Regardless, the museum in Cooperstown and baseball history would not be complete without his inclusion, for better or worse, he’s part of the story.

5 Anonymous { 01.06.04 at 2:42 pm }

Hey Marty,

Eck and Monitor just got into the Hall as you predicted. Congrations to both men.

Your pal, Edgar Martinez, A’s Fan

6 Anonymous { 01.07.04 at 10:19 am }

The Pete Rose solution is not that complicated. Let him into the Hall of Fame based on his efforts on the ballfield. Banish him from baseball based among other factors on his pitiful efforts to absolve himself from blame for his past behavior.He contends that he never bet against his own team, never was influenced in his baseball decisions as a result of bets he made on the game. He is an admitted liar. There is little reason to believe what he now says. He displays no contrition respecting his behavior. He doesn’t understand, apparently, just how damaging to the game’s integrity his actions could have been.

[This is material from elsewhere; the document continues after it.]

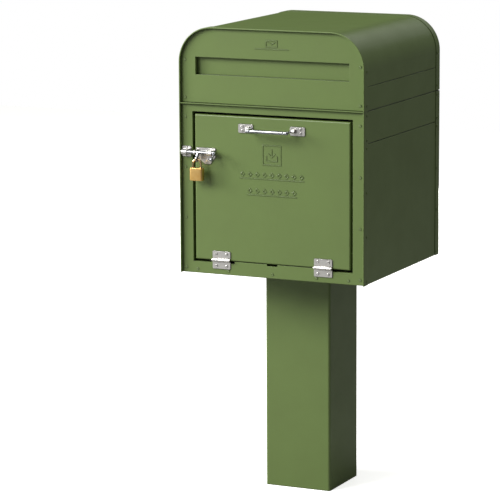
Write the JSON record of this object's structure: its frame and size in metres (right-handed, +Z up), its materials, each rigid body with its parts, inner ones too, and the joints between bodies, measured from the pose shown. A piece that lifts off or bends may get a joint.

7 Anonymous { 01.07.04 at 10:29 am }

Ordinary people do not care that Rose bet on baseball. Plus, there are racists in the Hall of Fame. Sure, that’s looking in hindsight. But gambling today in comparison is less of an “evil” than racism was at that time period. The MLB will be making a big mistake if they continue to make too much of an issue out of it. Course, Rose needs to be sincere about apologizing too. Let him into the hall.